Enrique: Born in 1880, he was 2 months old when that census was taken. There are no other records for Enrique, but he was mentioned in Antonio's obituary as living in Key West in 1939.

Joseph remained single his entire life. He lived with his mother until she died. He worked as a cigarmaker. It is not known why he never married. His WWI draft card says he was short and slender with brown eyes and black hair. He died in 1963 at the age of 81.

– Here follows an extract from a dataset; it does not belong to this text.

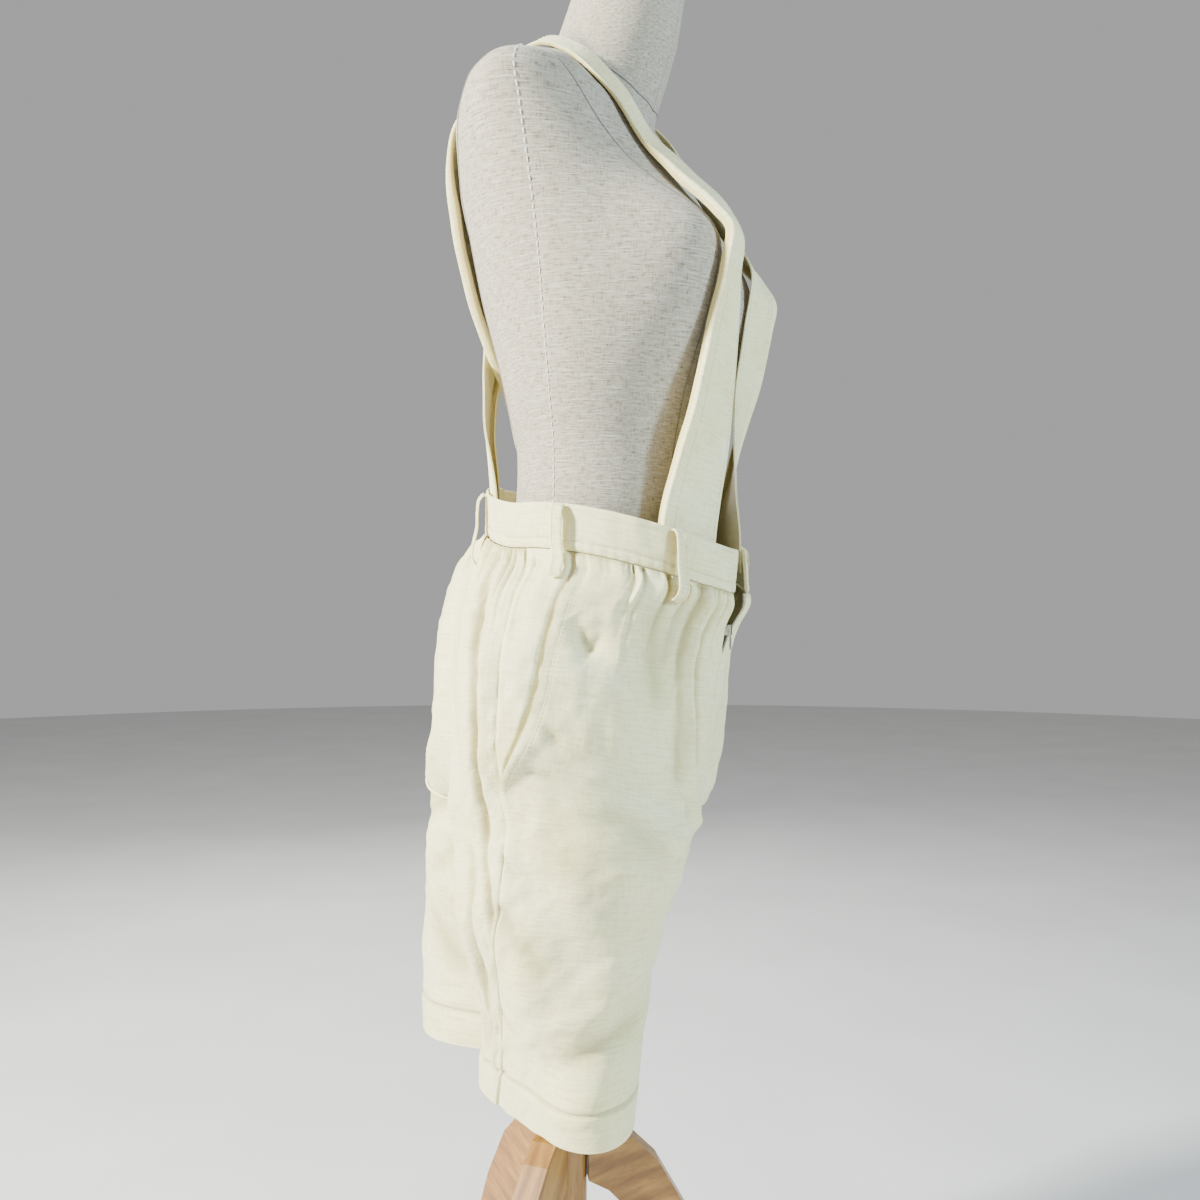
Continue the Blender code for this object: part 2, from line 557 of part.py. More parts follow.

Henry (born in 1884) and who must have been named after his older brother Enrique, married an English girl named Priscilla. They had 7 children together: Edward, Harold, Florida, Isabel, Mary, Leo, and Evonne. Henry did not follow the cigarmaking industry, but rather was a clerk in a restaurant. Prior to the Depression, he was the owner of a restaurant. In 1930, his son, Edward, was a laborer for the golf course. Son Harold was a seaman for the lighthouse. In 1945, he was a bartender. Henry died in 1959.

Rafaela married a German tailor, George Loessner. Together, they had three children: Alvina, Ernest, and Florence. Their travelled often, appearing on passenger lists from Cuba to New Orleans, and George would apply for a passport to travel alone for three months abroad in 1911. They would eventually settle in Lake City, Florida, which is where they are buried. Rafaela died in 1976.

In his WWI draft card, Frank's described as short and slender, with brown eyes and black hair. At some point, he married a Bahamian girl, Rowena. Together they had 5 children: Dorothy, Olitte, Rex, Carl, and Julia. Rowena was a seamstress at home. Frank was a cigarmaker. He died in 1940.

Alma was 10 during the 1900 census. No other record of her exists. It's possible she was married and not living at home when the 1910 census was taken.

Leno was the baby of the family. At some point, he married a local Key West girl, Camille Cook. They had 1 daughter together, Mary. Leno works as a chauffer. But Camille dies young in 1931. Poor Mary was just 8 years old.  Leno remarries soon after, to a woman named Jennie (maiden name unknown). They have 3 children together: Ondina, Betty Jean, and Gilbert. In the 1945 census, Leno works as a truck driver. He died in January, 1956.